Oireachtas Joint and Select Committees
Wednesday, 15 June 2022
Joint Committee on Tourism, Culture, Arts, Sport And Media
Public Service Performance Report 2021: Discussion
Mr. Miche?l ? Conaire:
I will go through them from the top.
With regard to the sports capital programme, we were a bit below target at the end of 2021.
This reflects the impact of Covid. In essence, two things happened: the restrictions on the construction industry related to what was happening generally with Covid, and the fact these grants are paid out after the work is done. The works have to take place and all the terms and conditions have to be adhered to before the Department pays out. The sporting sector in general had to look at where it was due to what was happening with Covid. Maybe priorities changed for many clubs and sporting organisations. It was more about keeping the show on the road and the books balanced as opposed to any expansion plans for the development of facilities and so on. That is reflected in the drawdown of the sports capital grant scheme.
This is also what happened with the large scale fund, which is the second fund. The large scale sport infrastructure fund was only launched in 2018. It is a new fund. The first allocations were announced just prior to the start of Covid in January 2020. It is a similar situation. Those allocations were announced just before we headed into this period of uncertainty. Again, there was a lot of pivoting. That ties neatly into the third source of funding, which were the Covid-19 supports for the sector.
The Department initially assisted the sports sector in 2020 with €88.5 million in Covid-19 funding. In December last year, there was another allocation of €73.6 million. That money was to maintain operations within the sports sector to make sure organisations remained solvent and were ready to return to sporting activity once that was allowed. It was about protecting the existing physical and operational infrastructure that was already there. Many NGBs only have a few full-time members of staff. They would have been in danger of having to lay those people off if there was not support. The larger NGBs, what we call the big three, namely, the GAA, the IRFU and the FAI, are heavily dependent on gate receipts to supplement their income and meet their ongoing costs. They were very much hit by there being no matches and by low attendances when matches returned. We had five streams in that Covid-19 funding. One was specifically for the big three field sports. There were also resilience funds to support the NGBs of sport and the clubs.
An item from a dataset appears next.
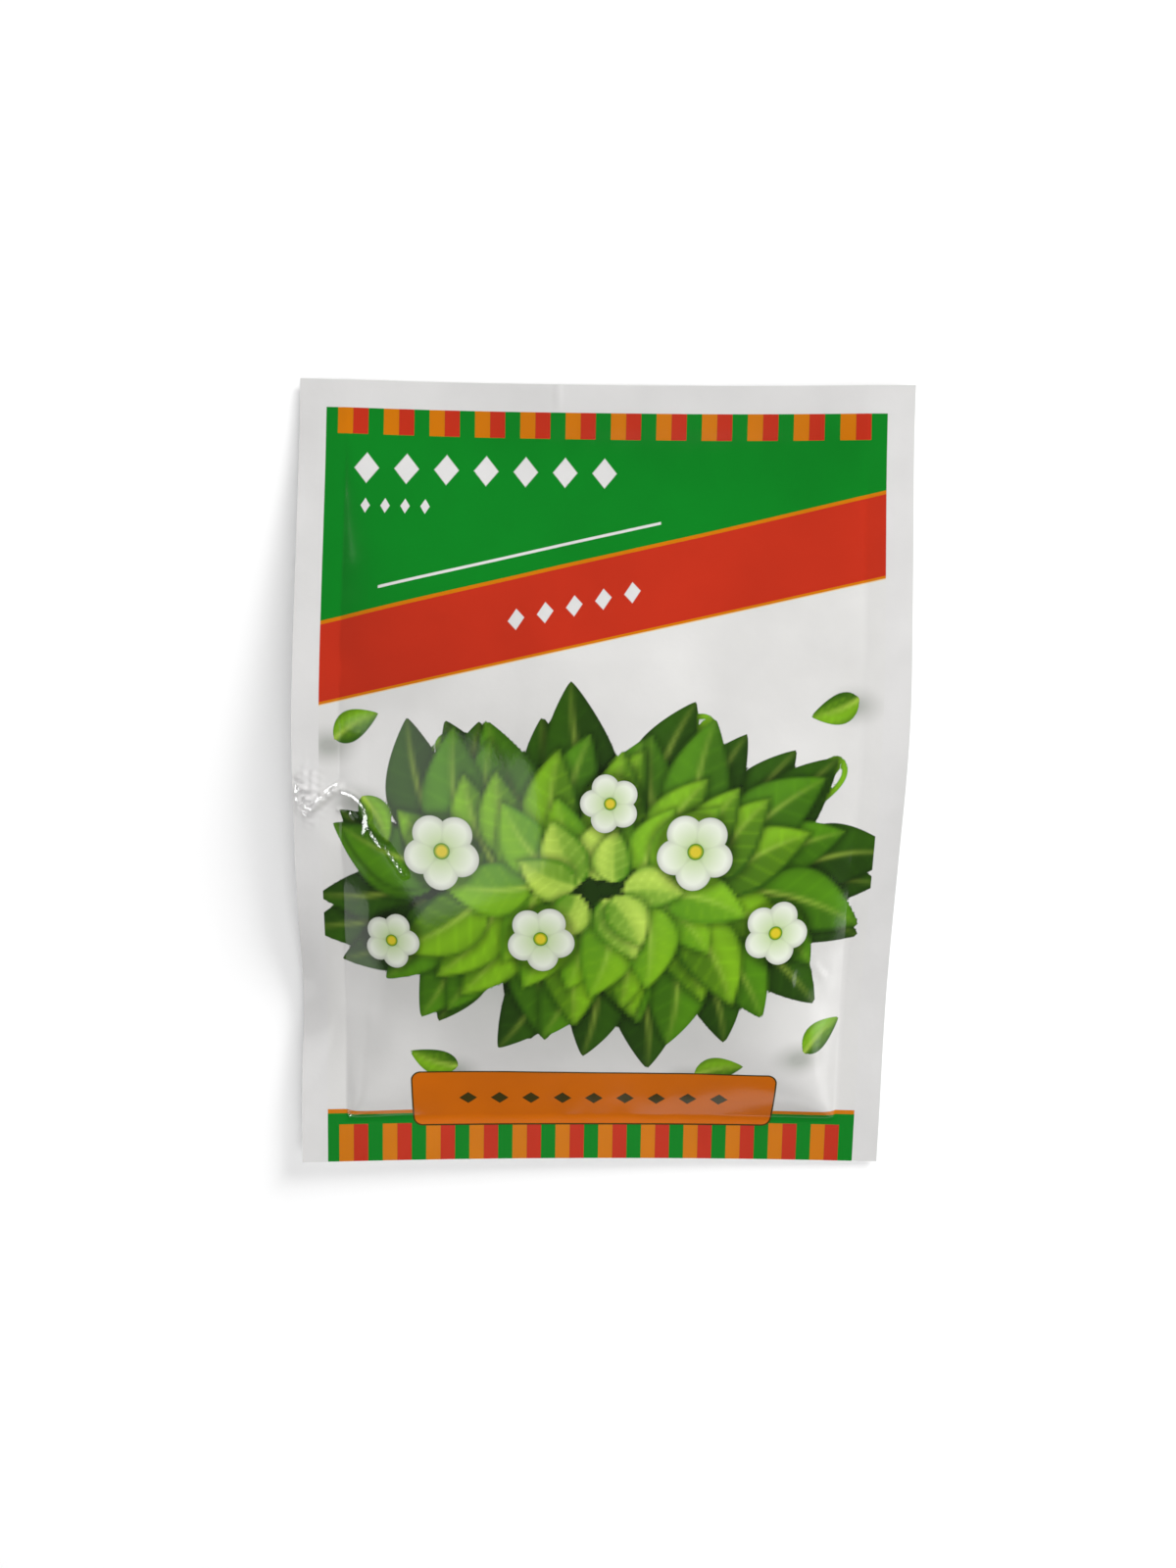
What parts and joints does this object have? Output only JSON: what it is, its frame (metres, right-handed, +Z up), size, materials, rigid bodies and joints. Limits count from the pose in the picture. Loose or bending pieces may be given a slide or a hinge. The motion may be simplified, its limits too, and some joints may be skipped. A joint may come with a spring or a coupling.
{
  "type": "seed packet",
  "caption": "Sealed flat packet of glossy printed film, bonded on four sides, swollen by the dry peas inside and lying on its back.",
  "frame": {"origin": "centre of the bounding box's underside, on the floor that the packet lies on", "axes": "+X across the packet, +Y along it from its foot to its head, +Z up out of the printed face"},
  "size_m": [0.13, 0.1716, 0.021],
  "materials": {
    "printed_film": "glossy laminated film, printed",
    "plain_film": "glossy laminated film, plain white",
    "dry_pea": "dull dry skin"
  },
  "bodies": {
    "root": {"front_panel": "printed_film", "back_panel": "plain_film", "pea_seeds": "dry_pea"}
  },
  "joints": []
}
There was a dedicated swimming pool and facilities fund that was administered through Ireland Active and, finally, a resumption of the sport and physical activity fund.
Those schemes were quite successful because they have maintained what was there. We are now looking to how we can get the sports sector back up and running. The Minister of State launched a winter initiative in January to try to get people back into sporting and physical activity. We will have another this year. The push is on. Many people are back to sport but we see from the figures coming through the Irish sports monitor administered by Sport Ireland, and it is also in the second set of figures, that there is an issue around getting everybody back. We are not back at the level we were pre-pandemic. That is an issue. It is something we and Sport Ireland will look at, particularly in the different gradients, for instance, female participation as opposed to male participation. Are the same numbers coming back? If not, why is that the case? These are questions that will be interrogated.